I honestly don’t care how much I weigh. I don’t buy into all those warnings that your BMI must be this number or that number or that you should weigh a certain amount if you’re this age or that age. I believe we’re all unique so what works for me might not work for you. Maybe my ideal weight is supposed to be 190 lbs. Maybe I’ve been blessed with good genes so I can eat what I want without consequence. Who knows.
I just want to be at peace with my diet and my weight. I want to be like my dog. Does he fret or worry about what he eats or what he weighs? Heck no! I want that same kind of peace!
Put an End to My PVCs and PACs
I really need to figure out how to calm my PVCs and PACs. I’m sure my diet doesn’t help but the odd thing is my PVCs and PACs are actually worse when I “eat clean” and lose weight. My heart actually settles down when I eat my normal crappy diet and gain weight! I know it sounds crazy but it’s true.

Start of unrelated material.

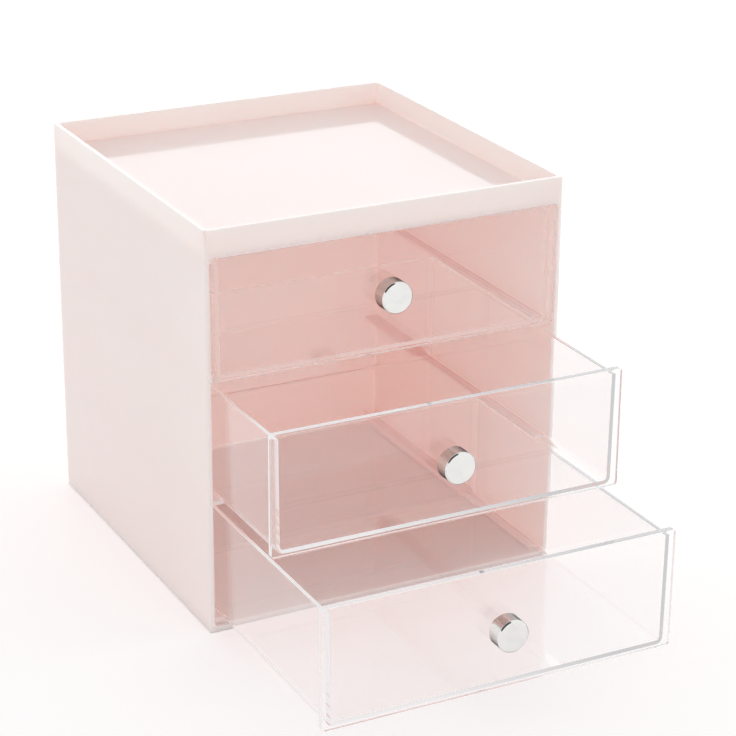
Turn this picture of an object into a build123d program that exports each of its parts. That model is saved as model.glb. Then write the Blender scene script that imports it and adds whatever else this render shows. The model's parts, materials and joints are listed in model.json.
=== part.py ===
from build123d import *
from math import radians, tan
import os

# Makeup storage case with a tray on top and three clear drawers.
# Millimetres, +Z up, front towards -Y, origin at the middle of the underside of the case.

# Case
case_width = 170.0
case_depth = 174.0
case_height = 183.0
side_wall = 2.2
back_wall = 2.2
base_thickness = 2.5
case_corner_radius = 1.3
case_edge_bevel = 0.6
opening_corner_radius = 2.0
mouth_edge_bevel = 0.4

# Tray on top
tray_depth = 10.0
tray_panel = 2.0
tray_rim = 2.0
tray_corner_radius = 2.5
tray_floor_radius = 1.2
tray_draft = 1.0  # degrees

# Rails that carry the drawers
rail_reach = 6.5
rail_thickness = 2.0
rail_edge_radius = 0.5
rail_nose = 1.2  # length of the slope at the front end
running_gap = 0.15  # under each drawer
stop_gap = 0.2  # between a closed drawer's front plate and the ends of the rails

# Gaps around the front plates
plate_side_gap = 0.5
plate_gap = 1.1
top_gap = 0.5
floor_gap = 2.0

# Drawers
plate_thickness = 3.0
plate_corner_radius = 1.8
plate_edge_bevel = 0.4
tub_inset = 2.3  # from the plate's side edge to the tub's rim
tub_wall = 1.8
tub_floor = 1.8
tub_lift = 0.8  # from the plate's bottom edge to the tub's underside
tub_drop = 2.8  # from the plate's top edge to the tub's rim
tub_draft = 0.5  # degrees
tub_corner_radius = 4.0
tub_bottom_radius = 3.2
tub_rear_gap = 6.0  # from a closed drawer to the back wall
rim_edge_bevel = 0.3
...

If my PVCs and PACs would stay calm when I ate crappy food and gained weight I’d just stick with it. The problem is eventually they return so it doesn’t matter what I eat, how much I eat, or how much I weigh. The PVCs and PACs come and go and rage on no matter what. I haven’t figured out the “magic formula” to keep them at bay for good. I’m hopeful that 2018 will be the year that I do.
Continue My Walk with God
Last year I said I would continue my walk with God in 2017 and I did. What’s interesting is that I also said I felt “empty inside” and I still had a lot of fear about afib and my health in general. I said I worried a lot. I experienced all this in 2016 despite spending so much time with God. I wrote that I hoped I would see improvement in those areas in 2017. I did see improvement but I still have a long way to go! My goal is to deepen my faith even more in 2018 so that I have even less fear and worry.
Offer More Through This Blog
One thing I want to do in 2018 is offer more information, inspiration, and support for afibbers through this blog! I fell short of doing that this year. I hope to do so much more in 2018. I want to include more audio, video, and more general information that will help afibbers so this blog isn’t just about me and my afib journey. If you have any suggestions on what you’d like to see on this blog in 2018 please let me know through the comments section at the end of this blog post.
Well there you have it folks. I finished this post in just over an hour so I have about four hours to spare before the New Year! I want to thank all of you for following my blog this year and I wish all of you a Happy New Year. It is my sincere wish that all of you have a terrific 2018 with plenty of NSR! God Bless!